I am also incorporating a discipline of “non-action” this Lent with a commitment to not checking my online budget planner. In doing so, I am practicing trusting that I am enough and that I have enough. My hope is that this non-action will bring an embodied sense of flow with money rather than my usual, careful budgeting. Does a tree or any other part of nature regularly calculate its assets? 

Herein lies the value of these two practices. I want to notice the habit patterns of insecure grasping in my life and shift them because they are unnatural. I also want to concretely work on my money life by intentionally reconnecting with my sense of flow that does not budget or calculate.
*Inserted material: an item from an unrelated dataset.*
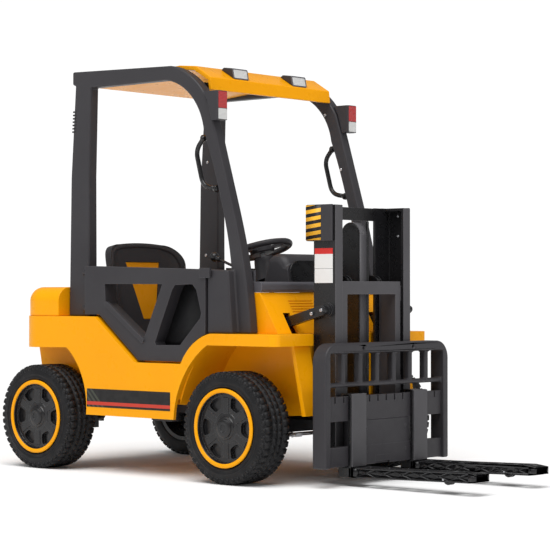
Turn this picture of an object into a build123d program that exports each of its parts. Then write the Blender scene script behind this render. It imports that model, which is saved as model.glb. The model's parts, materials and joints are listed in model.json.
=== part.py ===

I trust that as I practice enough-ness, I will see the fruit of that in my finances naturally.

Will either of these Lenten practices end the genocide in Gaza and bring peace to the Middle East? No. Rather, my hope is that they will make me more present and available to take the actions that could, when combined with the actions of others, have a life-giving impact, especially in Gaza. What I hope is that this habit of freedom will become my “normal” and the normal for my lineage, both past and present, so that none of us will engage in exploitation to save ourselves ever again. May it be so. 

God, in your mercy, bring peace in Gaza and Israel. God, in your mercy, save me from the imperial scripts that I have been conditioned by for the sake of all life. Rescript all of us who have been conditioned by imperial standards. Make us as natural as the trees. God, in your mercy, set our hearts and our resources free to flow according to your nature.